On 7/7/2012 at 6:51 PM, Lenny said:

Some of the Troopers seem to have heating problems and other seem to not. Thinking it must be some have some blockage like casting flashing or something inhibiting coolant flow. Adding more fan can help. Moving the radiator up in the air flow helps. As stock there are a couple of design problems. First the fan has a plastic couling which forms a tunnel that the fan blades set in. This plastic round tunnel extends almost all the way to the radiator, like to within 1/4". Some later models have more clearance. Problem with this is that it all but eliminates the corners of the radiator from air flow. First thing is to open up this 1/4" space to at least 1" or more. couple of inches is better.You can trim the couling some but you will also have to space the fan out some. The other problem is that the fan is after the radiator. A fan has a vacume side and a pressure side. The pressure side is where the denser air is and denser air cools better. The fan should be on the inside of the radiator, pushing air thru it. I went to a much bigger radiator and a 3000 cfm fan. I also moved the radiator back to up against the vertical frame bars and put the fan on the inside. I also made a custom shroud to go from the fan to the radiator for complete area flow. Mine gets to about 185 degrees and never budges no matter how i drive it. It just stays rock steady at one temp. And that is cooling for 121 hp. I ran it hard at the Jamboree and the weather was really hot, into the 100s. I tend to go to extreams on things partially because I want it lthe best it can be but also because I have a complete shop which allows me to do things that otherwise would be cost prohibitive for most.

Here is what I sujest. Move the radiator back, this is quite easy.

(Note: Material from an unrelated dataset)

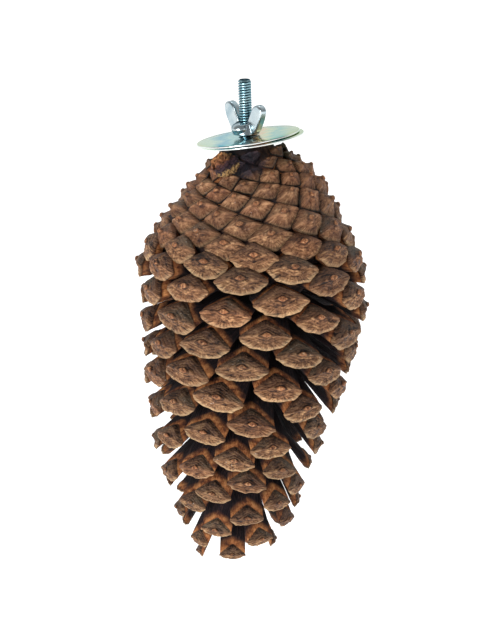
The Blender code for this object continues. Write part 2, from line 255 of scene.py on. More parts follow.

Get a good 3000cfm fan off Ebay, not too expensive, and mount it to the inside of the radiator to blow thru it. Get some 16 gague aluminum sheet from the scrap yard and fashon a shroud that gives a good spread of the air thru the radiator.

See 7 pictures of what I did. The shroud was 1/8" aluminum welded to the radiator then the 16 gauge sheet hand formed and rivited.. First picture shows size difference.

http://thumb12.webshots.net/t/87/187/6/12/32/2529612320104928832zFKacA_th.jpg

Lenny

After reading this post I decided to try moving the fan to the engine side of the radiator and reversed the fan. It makes NO difference.